How to Retire Rich: The Math Behind Financial Freedom

by Afroz Ghori Shaik

Why Retiring Rich Is Possible for Anyone

Retiring rich may seem like a distant dream, but with the right financial plan and consistent effort, it’s achievable for almost anyone. The key lies in understanding the numbers behind financial freedom. Whether you’re starting from scratch or already have some savings, the math behind retiring rich centers on three pillars: your savings rate, the power of compound interest, and time. In this post, we’ll break down these concepts step by step and show how they interact to shape your financial future. By the end, you’ll have a clear roadmap to achieving wealth and retiring on your terms.

1. The Magic of Compound Interest: Your Money’s Growth Multiplier
One of the most powerful tools in your financial arsenal is compound interest. Simply put, this is when your investments earn returns, and those returns start earning their own returns. For example, if you invest $10,000 at an 8% annual return, you’ll have over $21,000 in 10 years—without adding another dime. Now imagine if you contribute consistently over 20 or 30 years. The results are exponential.

To maximize compound interest, start as early as possible. Even small contributions early in your career can outweigh larger contributions made later in life. This concept is often referred to as the “time value of money.” The earlier you begin, the less you need to save overall to reach your financial goals.

2. Savings Rate: The Biggest Predictor of Wealth
While investment returns are important, your savings rate plays a more significant role in building wealth, especially early on. Your savings rate is the percentage of your income that you set aside for investments and retirement. A higher savings rate not only increases the amount you invest but also lowers your required future expenses, speeding up the path to financial independence.

For example, if you save 50% of your income, you could theoretically retire in about 17 years, assuming your investments yield average market returns. Contrast this with someone saving just 10%, who might need over 50 years. The difference in outcomes highlights how impactful your savings habits are.

3. The Role of Time: Start Early, Retire Rich
The amount of time you have until retirement is one of the most critical factors in your financial plan. Starting early gives you the advantage of decades of compound growth. Consider two individuals: one starts saving $500/month at age 25, while the other begins the same amount at age 35. The younger saver will have almost twice as much money by age 65, even though both contributed the same amount monthly.

However, even if you’re starting later, it’s never too late to take action. Catch-up contributions, side hustles, and aggressive savings strategies can help close the gap. The earlier you take control of your finances, the easier it becomes to achieve financial independence.

4. Investment Strategy: Diversify and Optimize for Growth
To retire rich, you need to ensure your investments are working hard for you.

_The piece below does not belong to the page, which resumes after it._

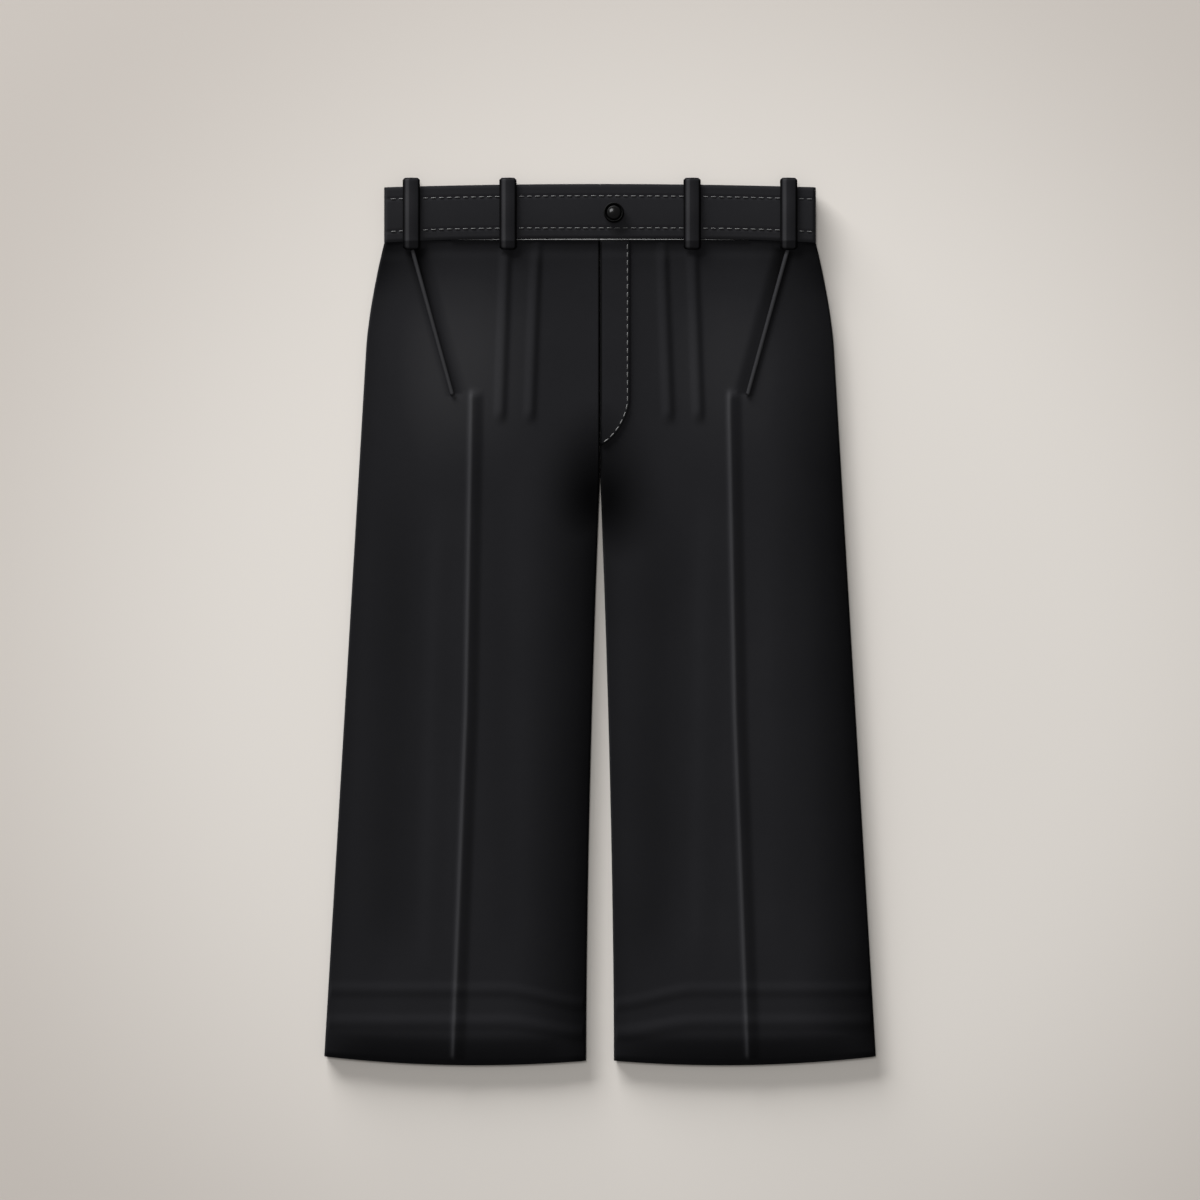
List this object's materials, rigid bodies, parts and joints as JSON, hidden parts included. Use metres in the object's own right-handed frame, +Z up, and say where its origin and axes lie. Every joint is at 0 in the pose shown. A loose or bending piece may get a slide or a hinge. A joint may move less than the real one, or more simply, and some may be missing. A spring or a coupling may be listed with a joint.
{
  "type": "wide-leg trousers",
  "caption": "Plain black cropped wide-leg trousers laid flat on their back, with pleats, pressed creases, slanted pockets, belt loops and a buttoned waistband.",
  "frame": {"origin": "on the surface the trousers lie on, under the middle of their outline", "axes": "+X to the wearer's left, which is the viewer's right; +Y from the hems to the waist; +Z up, out of the front"},
  "size_m": [0.5248, 0.8435, 0.0127],
  "materials": {
    "black_cloth": "smooth black suiting with a fine twill",
    "grey_piping": "grey corded piping",
    "black_button": "glossy black"
  },
  "bodies": {
    "root": {"front_leg_right": "black_cloth", "front_leg_left": "black_cloth", "back_leg_right": "black_cloth", "back_leg_left": "black_cloth", "waistband_front_right": "black_cloth", "waistband_front_left": "black_cloth", "waistband_back": "black_cloth", "waistband_underlap": "black_cloth", "fly_front": "black_cloth", "pocket_welt_right": "black_cloth", "pocket_welt_left": "black_cloth", "belt_loop_front_1": "black_cloth", "belt_loop_front_2": "black_cloth", "belt_loop_front_3": "black_cloth", "belt_loop_front_4": "black_cloth", "belt_loop_back_1": "black_cloth", "belt_loop_back_2": "black_cloth", "belt_loop_back_3": "black_cloth", "waist_piping_right": "grey_piping", "waist_piping_left": "grey_piping", "waist_button": "black_button"}
  },
  "joints": []
}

This means building a diversified portfolio that includes stocks, bonds, and possibly real estate. Historically, the stock market has delivered an average return of about 7–10% annually after inflation. By balancing risk and return based on your age and goals, you can optimize growth while minimizing potential losses.

One common approach is the "80/20" rule for young investors—allocating 80% of investments to stocks and 20% to bonds. As you age, the allocation gradually shifts toward more conservative investments. Additionally, minimizing fees, reinvesting dividends, and regularly rebalancing your portfolio are essential practices.

5. Avoiding Lifestyle Inflation: A Hidden Wealth Killer
Lifestyle inflation—spending more as you earn more—is one of the biggest obstacles to retiring rich. Many people fall into the trap of upgrading their lifestyle instead of investing their pay raises. The key is to maintain a modest lifestyle, even as your income grows, and channel the extra money into your investments.

For instance, if you receive a $5,000 annual raise, allocating the entire amount to your retirement account rather than increasing your spending can significantly shorten your timeline to financial freedom. By living below your means and prioritizing saving and investing, you can achieve your financial goals faster.

Conclusion: Take Action Today for a Wealthy Tomorrow
The math behind retiring rich is simple but powerful. By leveraging compound interest, maintaining a high savings rate, starting as early as possible, and adopting a disciplined investment strategy, anyone can achieve financial freedom. It’s not about earning a six-figure salary—it’s about how much you save, invest, and allow time to work in your favor. Remember, the best time to start was yesterday. The second best time is today.

If you’re ready to take the first step, start by calculating your current savings rate, creating a budget, and setting achievable financial goals. From there, the path to retiring rich is just a matter of discipline and consistency.